By performing an estimation of the bootstrapped directional distance function, it is possible to calculate the bias-corrected TE and the efficiency gap between inefficient DMUs and the benchmark DMUs. From a policy-making perspective, the significance of this is that there is significant room for these inefficient DMUs to improve their management techniques and methods (as opposed to their level of production technology) by bringing them up to the level of the benchmark DMUs. Assuming that there is no significant disparity between the DMUs in terms of the achievable level of production technology, then if benchmarking is performed for the inefficient DMUs with lower TE, once the TE of their carbon reduction management has been raised to a level comparable to that of the benchmark DMUs, it should be possible to realize both a significant increase in revenue and a significant reduction in CO₂ emissions.
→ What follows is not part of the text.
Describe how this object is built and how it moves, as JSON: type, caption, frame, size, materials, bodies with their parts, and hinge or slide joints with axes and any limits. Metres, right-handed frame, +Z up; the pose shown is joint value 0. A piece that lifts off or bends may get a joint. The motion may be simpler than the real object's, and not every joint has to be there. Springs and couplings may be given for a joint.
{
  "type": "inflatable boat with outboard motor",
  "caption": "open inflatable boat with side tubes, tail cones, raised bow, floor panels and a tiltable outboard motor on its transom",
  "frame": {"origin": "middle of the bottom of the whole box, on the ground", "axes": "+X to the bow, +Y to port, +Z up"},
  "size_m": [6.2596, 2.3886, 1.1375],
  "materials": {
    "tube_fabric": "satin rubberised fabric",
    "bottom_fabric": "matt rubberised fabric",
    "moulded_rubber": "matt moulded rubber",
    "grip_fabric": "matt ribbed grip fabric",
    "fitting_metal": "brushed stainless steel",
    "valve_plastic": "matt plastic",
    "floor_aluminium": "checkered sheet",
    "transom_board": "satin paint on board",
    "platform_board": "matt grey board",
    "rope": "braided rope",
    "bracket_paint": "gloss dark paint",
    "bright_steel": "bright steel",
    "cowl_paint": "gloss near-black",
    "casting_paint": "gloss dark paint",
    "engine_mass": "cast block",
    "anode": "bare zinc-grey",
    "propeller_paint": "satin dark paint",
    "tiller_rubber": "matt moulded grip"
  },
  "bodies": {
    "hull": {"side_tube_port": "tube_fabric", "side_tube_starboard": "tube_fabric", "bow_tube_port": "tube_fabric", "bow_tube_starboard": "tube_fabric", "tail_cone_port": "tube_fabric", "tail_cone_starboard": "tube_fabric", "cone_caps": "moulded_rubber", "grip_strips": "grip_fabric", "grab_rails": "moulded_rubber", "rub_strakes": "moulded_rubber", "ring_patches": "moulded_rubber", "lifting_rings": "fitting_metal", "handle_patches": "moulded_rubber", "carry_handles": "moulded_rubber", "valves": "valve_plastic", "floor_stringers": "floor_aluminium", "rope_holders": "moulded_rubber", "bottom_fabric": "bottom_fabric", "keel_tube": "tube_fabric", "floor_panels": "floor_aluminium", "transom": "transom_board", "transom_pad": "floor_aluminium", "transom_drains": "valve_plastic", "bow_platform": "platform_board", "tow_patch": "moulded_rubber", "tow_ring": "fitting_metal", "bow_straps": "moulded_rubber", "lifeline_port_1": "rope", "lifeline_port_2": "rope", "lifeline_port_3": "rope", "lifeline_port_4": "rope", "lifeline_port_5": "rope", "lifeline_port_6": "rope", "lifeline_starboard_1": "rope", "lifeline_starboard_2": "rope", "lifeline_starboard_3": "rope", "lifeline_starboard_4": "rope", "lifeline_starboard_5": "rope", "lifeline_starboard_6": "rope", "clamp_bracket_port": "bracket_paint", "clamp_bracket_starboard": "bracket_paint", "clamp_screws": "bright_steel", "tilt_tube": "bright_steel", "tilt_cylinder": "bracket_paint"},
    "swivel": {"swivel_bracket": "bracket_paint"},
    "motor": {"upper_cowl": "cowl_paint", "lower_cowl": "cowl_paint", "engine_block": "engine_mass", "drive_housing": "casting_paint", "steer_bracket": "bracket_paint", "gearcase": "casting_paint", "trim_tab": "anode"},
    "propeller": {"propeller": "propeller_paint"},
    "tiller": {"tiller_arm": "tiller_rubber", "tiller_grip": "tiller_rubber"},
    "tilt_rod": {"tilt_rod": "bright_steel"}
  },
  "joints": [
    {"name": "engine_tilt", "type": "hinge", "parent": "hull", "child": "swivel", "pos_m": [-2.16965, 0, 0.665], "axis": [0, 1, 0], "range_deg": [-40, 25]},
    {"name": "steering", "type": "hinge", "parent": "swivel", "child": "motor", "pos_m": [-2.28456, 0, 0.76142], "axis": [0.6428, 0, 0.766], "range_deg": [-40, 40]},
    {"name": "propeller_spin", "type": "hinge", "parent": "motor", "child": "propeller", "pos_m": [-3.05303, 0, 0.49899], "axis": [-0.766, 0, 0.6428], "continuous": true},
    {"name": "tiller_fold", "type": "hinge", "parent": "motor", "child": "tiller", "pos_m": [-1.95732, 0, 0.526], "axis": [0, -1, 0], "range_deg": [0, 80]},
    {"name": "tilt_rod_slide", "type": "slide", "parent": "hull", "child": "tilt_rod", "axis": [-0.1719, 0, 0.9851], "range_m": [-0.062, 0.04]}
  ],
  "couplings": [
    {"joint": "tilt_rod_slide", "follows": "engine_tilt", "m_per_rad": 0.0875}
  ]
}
In terms of policy implication, based on the empirical estimation results obtained in this study, it can be seen that using carbon benchmarking (asking every DMU to improve its TE to the benchmark one) to raise the TE of carbon reduction management would, on average, boost the annual sales revenue of each DMU by about US$486.60 million, while also reducing the average annual CO₂ emissions per DMU by 198.41 thousand tons. Overall, the combined increase in revenue for all of the semiconductor firms included in the study would total US$39,415 million per year, and the combined reduction in CO₂ emissions would total 16,071.48 thousand tons. As regards the benefits from carbon reduction, the average carbon reduction benefits for each DMU would amount to approximately US$11.11 million per year; overall, the combined carbon reduction benefits for all of the DMUs included in the sample would be about US$900 million per year. Aside from that, among the three groups of different revenue scales, MRs has the highest benefit potential in CO₂ reduction. This gives us an insight into the policy implications. If the carbon benchmarking control is carried out for the industry in the future, the DMUs in the MRs group can be the primary target.
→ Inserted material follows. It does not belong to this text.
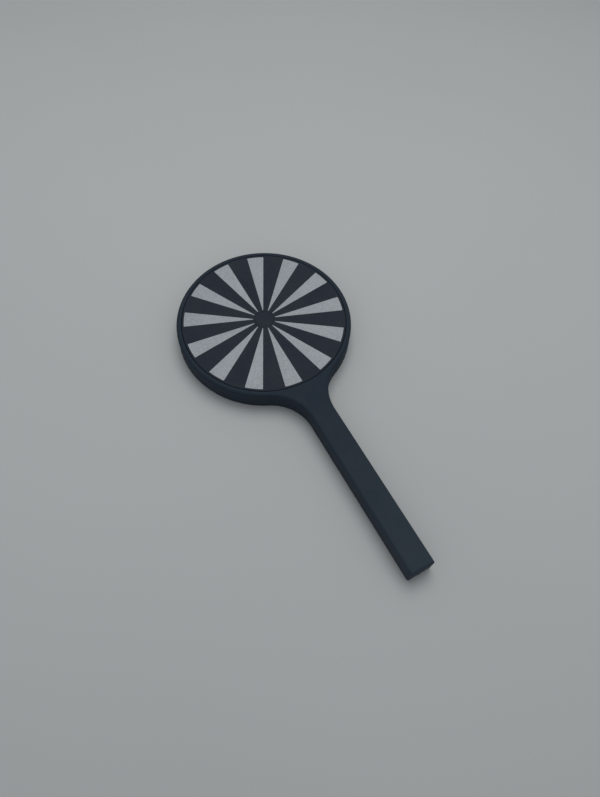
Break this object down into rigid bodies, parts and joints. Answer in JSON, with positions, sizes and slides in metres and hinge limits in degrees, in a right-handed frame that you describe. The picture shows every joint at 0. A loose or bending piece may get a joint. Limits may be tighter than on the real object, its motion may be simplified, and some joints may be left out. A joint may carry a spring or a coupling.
{
  "type": "hand-held disc pinwheel",
  "caption": "Flat disc pinwheel: a round head on a straight handle holds a flush wheel with white sectors let into its black face, turning freely on a ball bearing and a fixed pin.",
  "frame": {"origin": "point where the wheel's axis meets the flat back face", "axes": "+Z along the wheel's axis out of the front face, -Y along the handle to its end, +X to the right seen from the front"},
  "size_m": [0.08, 0.1687, 0.0094],
  "materials": {
    "housing_black": "fine matt grain",
    "wheel_black": "fine matt grain",
    "sector_white": "smooth satin",
    "screw_steel": "zinc plated",
    "axle_steel": "ground",
    "spring_steel": "dark spring steel",
    "bearing_steel": "ground",
    "shield_steel": "pressed sheet",
    "ball_chrome": "polished",
    "cage_brass": "satin",
    "spacer_brass": "satin"
  },
  "bodies": {
    "housing": {"front_shell": "housing_black", "rear_shell": "housing_black", "shell_screws": "screw_steel", "axle_pin": "axle_steel", "axle_spacer": "spacer_brass", "retaining_clip": "spring_steel", "bearing_inner_ring": "bearing_steel"},
    "wheel": {"wheel_disc": "wheel_black", "hub_cap": "wheel_black", "bearing_outer_ring": "bearing_steel", "bearing_front_shield": "shield_steel", "bearing_rear_shield": "shield_steel", "sector_01": "sector_white", "sector_02": "sector_white", "sector_03": "sector_white", "sector_04": "sector_white", "sector_05": "sector_white", "sector_06": "sector_white", "sector_07": "sector_white", "sector_08": "sector_white", "sector_09": "sector_white", "sector_10": "sector_white", "sector_11": "sector_white", "sector_12": "sector_white", "sector_13": "sector_white"},
    "ball_set": {"bearing_cage": "cage_brass", "bearing_balls": "ball_chrome"}
  },
  "joints": [
    {"name": "wheel_spin", "type": "hinge", "parent": "housing", "child": "wheel", "pos_m": [0, 0, 0.0054], "axis": [0, 0, 1], "continuous": true},
    {"name": "ball_set_spin", "type": "hinge", "parent": "housing", "child": "ball_set", "pos_m": [0, 0, 0.0054], "axis": [0, 0, 1], "continuous": true}
  ],
  "couplings": [
    {"joint": "ball_set_spin", "follows": "wheel_spin", "ratio": 0.62}
  ]
}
Lastly, since this study only focuses on the analysis of the benefit dimension, there is still a lack of discussion on the possible cost of implementing the carbon benchmarking. A comprehensive cost–benefit analysis of response measures requires both benefit and cost information, thus exploring the cost of carbon benchmarking in the semiconductor industry so as to design the optimal carbon benchmarking system for the semiconductor industry in Taiwan can be one of the further research streams.